A sample memo and form that can be used to help identify employees who need assistance follow this section. It is important to protect the confidentiality of this information.  Some employees fear it will be used against them and are reluctant to come forward and ask for assistance. To accurately identify all employees who need assistance, it is especially important to address these fears. All information must be kept confidential according to the Federal Privacy Act (P.L. 93-579) and the Information Practices Act of 1977 (Civil Code Sections 1798, et seq.).

Identifying Employees with Disabilities

  • Prepare a memo to all employees with an attached form requesting information regarding assistance that may be needed during an emergency. (See examples located after this section.) 

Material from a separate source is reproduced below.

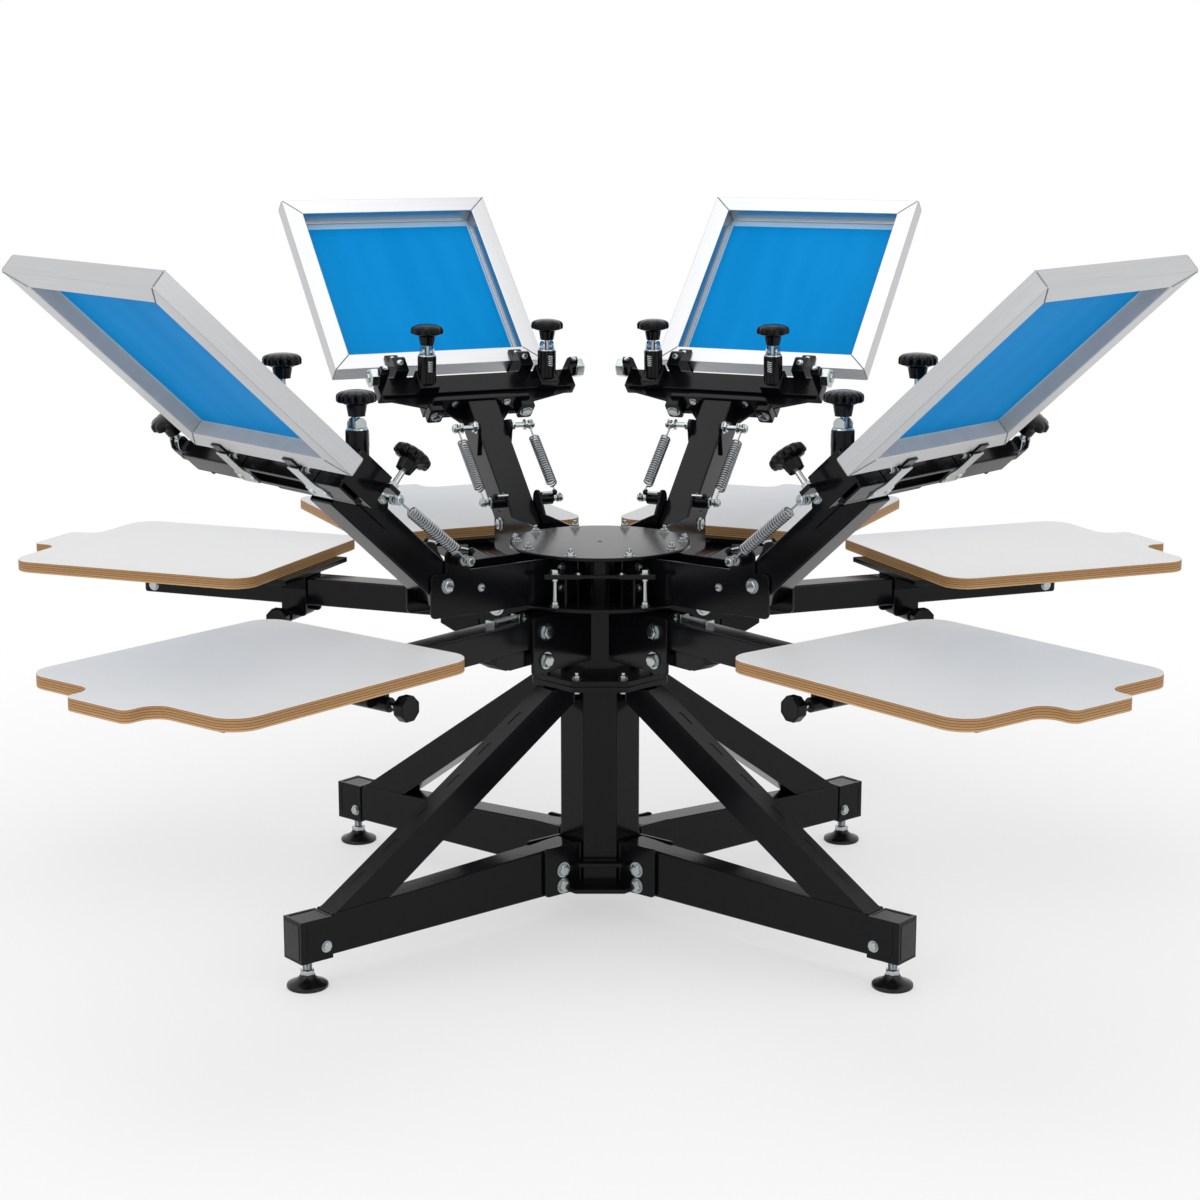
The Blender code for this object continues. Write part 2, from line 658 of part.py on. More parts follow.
def build_platen_hub():
    """Build the turning hub: barrel, flange and six pairs of arm plates round its bore."""
    parts = [
        octagon(COLUMN_FLATS, HUB_BOTTOM_Z + WELD, HUB_TOP_Z),
        octagon(FLANGE_FLATS, HUB_BOTTOM_Z, HUB_BOTTOM_Z + FLANGE_THICKNESS),
    ]
    parts += octagon_bolts(FLANGE_BOLT_CIRCLE_RADIUS, HUB_BOTTOM_Z + FLANGE_THICKNESS - WELD,
                           HUB_BOTTOM_Z + FLANGE_THICKNESS + FLANGE_BOLT_HEAD, FLANGE_BOLT_AF,
                           FLANGE_BOLT_COUNT)
    cuts = [spindle_bore(HUB_BOTTOM_Z, HUB_TOP_Z)]
    for azimuth_deg in PLATEN_AZIMUTHS_DEG:
        parts += hub_bracket(azimuth_deg)
    body = fuse(parts, cuts)
    place = station("platen_wheel_axis", 0)
    place.rotation_euler = (0, 0, 0)
    hang(name_piece(body, "platen_hub", BLACK, 30), place)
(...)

  • To survey new employees, include the memo and form in the new employee paperwork.
  • Review forms of employees requesting assistance and the type of assistance requested.
  • Contact each person who is requesting assistance and discuss the best way to provide support.  It is important to consider the individual’s personal preferences, privacy and dignity when discussing assistance. If an aide is requested, ensure a person with a disability has the option of asking the department to solicit volunteers and allowing the person to choose from the volunteers or personally select the aide(s).

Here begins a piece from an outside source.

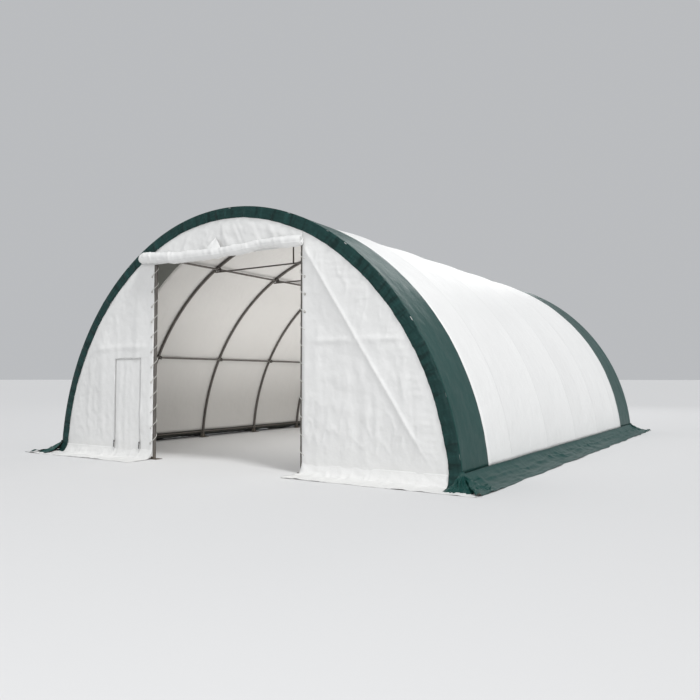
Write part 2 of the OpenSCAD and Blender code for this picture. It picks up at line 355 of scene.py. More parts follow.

  • Develop a list of people who are willing to assist others with disabilities during emergencies.
  • Make sure there are at least 2 emergency aides for each person. Contact requested aides to ask if they are willing to accept the responsibility.
  • Meet with the person requesting assistance and the emergency aides to discuss procedures and training.
  • The department and the person requesting assistance should conduct training for the aides as soon as they are recruited. The person requesting assistance will address his/her individual needs.   Some people with disabilities who have requested emergency aides will not want to be evacuated during drills and minor emergencies.  
  • Follow your office’s procurement policy and procedures to obtain emergency equipment as needed.  Make sure people requesting assistance and the emergency aides know how to use the equipment.  
  • Designate an area of refuge on each floor. This is a safe area with direct access to an exit. People who are unable to use the stairs may remain there temporarily while awaiting further instructions or assistance during an emergency evacuation. The Fire Prevention staff will determine the location(s) of the area of refuge.  Include the areas of refuge on the evacuation route maps posted on each floor. 
  • Contact the person in charge of your department to inform them of people who have requested assistance.  
  • Maintain a list of people who have requested emergency aides, the type of assistance needed and the designated emergency aides, if applicable.  
  • Contact people requesting assistance to make sure training is complete and equipment, if necessary, has been received and is ready for use.  
  • Conduct an “Emergency Evacuation Information” survey annually.